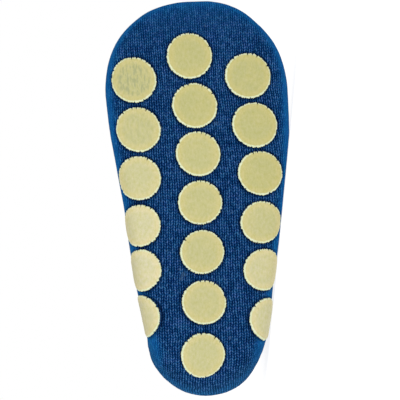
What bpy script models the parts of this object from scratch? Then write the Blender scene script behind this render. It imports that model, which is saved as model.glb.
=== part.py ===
"""A small child's knitted slipper sock with rubber grip dots, worn in shape, lying on its side.

The sock is worked out in its own upright frame: x runs from the back of the heel to the toe, y across the sole
towards the side that lies on the floor, and z from the sole up to the cuff. An empty then lays it down.
"""
import math
from collections import namedtuple

import bpy
import numpy as np
from mathutils import Matrix

# Lengths and heights of the sock, in metres
FOOT_LENGTH = 0.1346
ANKLE_DEPTH = 0.0475
INSTEP_HEIGHT = 0.060
LEG_HEIGHT = 0.088
CUFF_HEIGHT = 0.020
TOE_LENGTH = 0.031
TOE_TIP_HEIGHT = 0.0095

# Widths of the sock
BALL_WIDTH = 0.0620
HEEL_WIDTH = 0.0415
LEG_WIDTH = 0.0410
TOE_LEAN = 0.0009

# Knit
KNIT_WALL = 0.0016
CUFF_WALL = 0.0026
CUFF_EDGE = 0.0009

# Rubber grip dots
DOT_DIAMETER = 0.0151
DOT_THICKNESS = 0.0006
DOT_GAP = 0.0003
COLUMN_SPACING = 0.0208
PRINT_OFFSET = -0.0014

# How it lies on the floor: the two places along the foot that it rests on, and how flat the knit is pressed
REST_FRONT = 0.62
REST_BACK = 0.22
SETTLE = 0.0005

# Fineness of the solids
WALES = 48
TOE_COURSES = 10
COURSES_PER_SECTION = 1.5
CUFF_COURSES = 3
ARC_STEPS = 64
DOT_SIDES = 16
SEARCH_STEPS = 26
OUTLINE_PLACES = 160
OUTLINE_TURNS = 81
PATH_NUDGE = 0.008
TURN_NUDGE = 0.002

# Sections of the sock from the ball of the foot, round the heel and up the leg to the lower edge of the cuff.
# sole_x, top_x: 0 is the back of the heel, 1 the ankle bend, 2 where the toe starts to round off.
# sole_z, top_z: 0 is the floor of the foot, 1 the ankle bend, 2 the lower edge of the cuff.
# ball, heel, leg: shares of those half widths, added up. drift: share of the ball's half width, across.
# equator: height of the widest place, as a share of the section. low, high: how square the two halves are.
Section = namedtuple("Section", "sole_x sole_z top_x top_z ball heel leg drift equator low high")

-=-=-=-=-

Nothing in the data may differ; print all of it exactly as written.

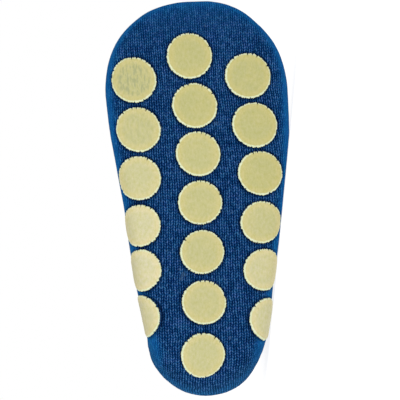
What bpy script models the parts of this object from scratch? Then write the Blender scene script behind this render. It imports that model, which is saved as model.glb.
=== part.py ===
"""A small child's knitted slipper sock with rubber grip dots, worn in shape, lying on its side.

The sock is worked out in its own upright frame: x runs from the back of the heel to the toe, y across the sole
towards the side that lies on the floor, and z from the sole up to the cuff. An empty then lays it down.
"""
import math
from collections import namedtuple

import bpy
import numpy as np
from mathutils import Matrix

# Lengths and heights of the sock, in metres
FOOT_LENGTH = 0.1346
ANKLE_DEPTH = 0.0475
INSTEP_HEIGHT = 0.060
LEG_HEIGHT = 0.088
CUFF_HEIGHT = 0.020
TOE_LENGTH = 0.031
TOE_TIP_HEIGHT = 0.0095

# Widths of the sock
BALL_WIDTH = 0.0620
HEEL_WIDTH = 0.0415
LEG_WIDTH = 0.0410
TOE_LEAN = 0.0009

# Knit
KNIT_WALL = 0.0016
CUFF_WALL = 0.0026
CUFF_EDGE = 0.0009

# Rubber grip dots
DOT_DIAMETER = 0.0151
DOT_THICKNESS = 0.0006
DOT_GAP = 0.0003
COLUMN_SPACING = 0.0208
PRINT_OFFSET = -0.0014

# How it lies on the floor: the two places along the foot that it rests on, and how flat the knit is pressed
REST_FRONT = 0.62
REST_BACK = 0.22
SETTLE = 0.0005

# Fineness of the solids
WALES = 48
TOE_COURSES = 10
COURSES_PER_SECTION = 1.5
CUFF_COURSES = 3
ARC_STEPS = 64
DOT_SIDES = 16
SEARCH_STEPS = 26
OUTLINE_PLACES = 160
OUTLINE_TURNS = 81
PATH_NUDGE = 0.008
TURN_NUDGE = 0.002

# Sections of the sock from the ball of the foot, round the heel and up the leg to the lower edge of the cuff.
# sole_x, top_x: 0 is the back of the heel, 1 the ankle bend, 2 where the toe starts to round off.
# sole_z, top_z: 0 is the floor of the foot, 1 the ankle bend, 2 the lower edge of the cuff.
# ball, heel, leg: shares of those half widths, added up. drift: share of the ball's half width, across.
# equator: height of the widest place, as a share of the section. low, high: how square the two halves are.
Section = namedtuple("Section", "sole_x sole_z top_x top_z ball heel leg drift equator low high")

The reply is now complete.